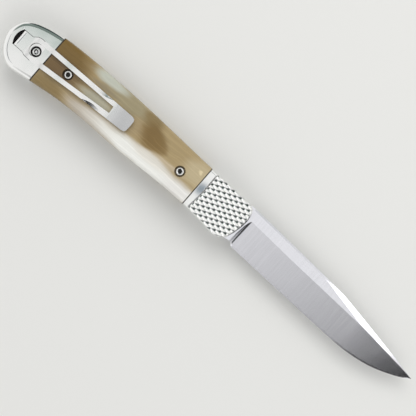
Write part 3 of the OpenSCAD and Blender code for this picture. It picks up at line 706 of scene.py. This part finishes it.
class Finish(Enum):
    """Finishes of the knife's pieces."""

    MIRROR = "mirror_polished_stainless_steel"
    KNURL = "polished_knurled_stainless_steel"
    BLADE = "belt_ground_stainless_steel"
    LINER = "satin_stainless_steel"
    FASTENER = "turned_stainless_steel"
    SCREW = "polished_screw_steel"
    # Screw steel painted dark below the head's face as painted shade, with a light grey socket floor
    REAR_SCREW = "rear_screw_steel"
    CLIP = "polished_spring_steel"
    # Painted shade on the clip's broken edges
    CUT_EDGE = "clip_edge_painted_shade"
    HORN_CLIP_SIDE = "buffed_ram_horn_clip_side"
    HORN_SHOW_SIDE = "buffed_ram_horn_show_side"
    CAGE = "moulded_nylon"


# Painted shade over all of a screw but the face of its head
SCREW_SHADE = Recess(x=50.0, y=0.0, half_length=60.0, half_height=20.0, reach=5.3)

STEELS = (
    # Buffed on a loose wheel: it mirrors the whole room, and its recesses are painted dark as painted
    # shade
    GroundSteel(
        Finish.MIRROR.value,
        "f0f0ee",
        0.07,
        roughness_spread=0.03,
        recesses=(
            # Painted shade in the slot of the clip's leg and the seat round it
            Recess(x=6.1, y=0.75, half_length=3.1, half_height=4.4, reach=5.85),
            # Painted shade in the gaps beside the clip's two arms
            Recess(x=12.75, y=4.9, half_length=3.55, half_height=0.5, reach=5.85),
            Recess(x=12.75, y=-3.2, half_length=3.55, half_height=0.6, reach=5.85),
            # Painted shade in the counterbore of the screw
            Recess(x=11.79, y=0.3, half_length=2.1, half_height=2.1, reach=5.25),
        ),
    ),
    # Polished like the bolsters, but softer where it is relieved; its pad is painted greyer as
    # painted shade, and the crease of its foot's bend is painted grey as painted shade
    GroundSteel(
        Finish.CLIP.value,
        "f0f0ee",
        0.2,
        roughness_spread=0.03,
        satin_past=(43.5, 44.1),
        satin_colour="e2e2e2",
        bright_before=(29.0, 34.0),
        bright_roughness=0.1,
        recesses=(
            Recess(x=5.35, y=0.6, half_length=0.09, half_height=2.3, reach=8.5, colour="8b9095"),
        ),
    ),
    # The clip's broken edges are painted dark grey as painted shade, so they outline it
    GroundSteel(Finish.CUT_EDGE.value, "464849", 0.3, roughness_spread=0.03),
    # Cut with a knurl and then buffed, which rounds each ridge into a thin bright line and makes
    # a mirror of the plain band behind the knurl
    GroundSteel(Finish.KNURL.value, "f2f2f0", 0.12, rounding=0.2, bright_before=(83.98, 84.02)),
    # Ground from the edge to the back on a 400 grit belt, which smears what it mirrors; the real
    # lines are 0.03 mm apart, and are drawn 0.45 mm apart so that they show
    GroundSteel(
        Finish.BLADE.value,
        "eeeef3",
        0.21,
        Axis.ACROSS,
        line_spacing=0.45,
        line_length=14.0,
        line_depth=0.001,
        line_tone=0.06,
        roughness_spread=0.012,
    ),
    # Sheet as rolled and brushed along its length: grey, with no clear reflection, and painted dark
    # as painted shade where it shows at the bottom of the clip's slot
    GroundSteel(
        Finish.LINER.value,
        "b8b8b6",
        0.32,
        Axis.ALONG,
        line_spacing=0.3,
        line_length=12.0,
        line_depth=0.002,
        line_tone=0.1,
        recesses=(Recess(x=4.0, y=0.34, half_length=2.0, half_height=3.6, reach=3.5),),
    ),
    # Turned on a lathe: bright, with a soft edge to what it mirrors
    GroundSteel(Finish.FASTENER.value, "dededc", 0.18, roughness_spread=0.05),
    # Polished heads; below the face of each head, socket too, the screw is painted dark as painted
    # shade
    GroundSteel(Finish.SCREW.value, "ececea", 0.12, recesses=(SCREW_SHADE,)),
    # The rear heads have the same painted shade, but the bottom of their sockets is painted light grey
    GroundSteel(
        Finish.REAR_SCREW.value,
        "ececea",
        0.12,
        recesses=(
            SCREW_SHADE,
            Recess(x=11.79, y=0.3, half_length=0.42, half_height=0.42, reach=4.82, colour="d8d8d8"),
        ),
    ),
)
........
- **Instructions to follow**:
Your task is to quote the lines above, beginning with the first and ending with the one that holds "of the knife's".

- **Task solution**:
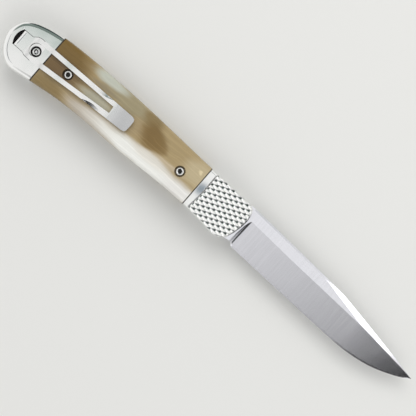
Write part 3 of the OpenSCAD and Blender code for this picture. It picks up at line 706 of scene.py. This part finishes it.
class Finish(Enum):
    """Finishes of the knife's pieces."""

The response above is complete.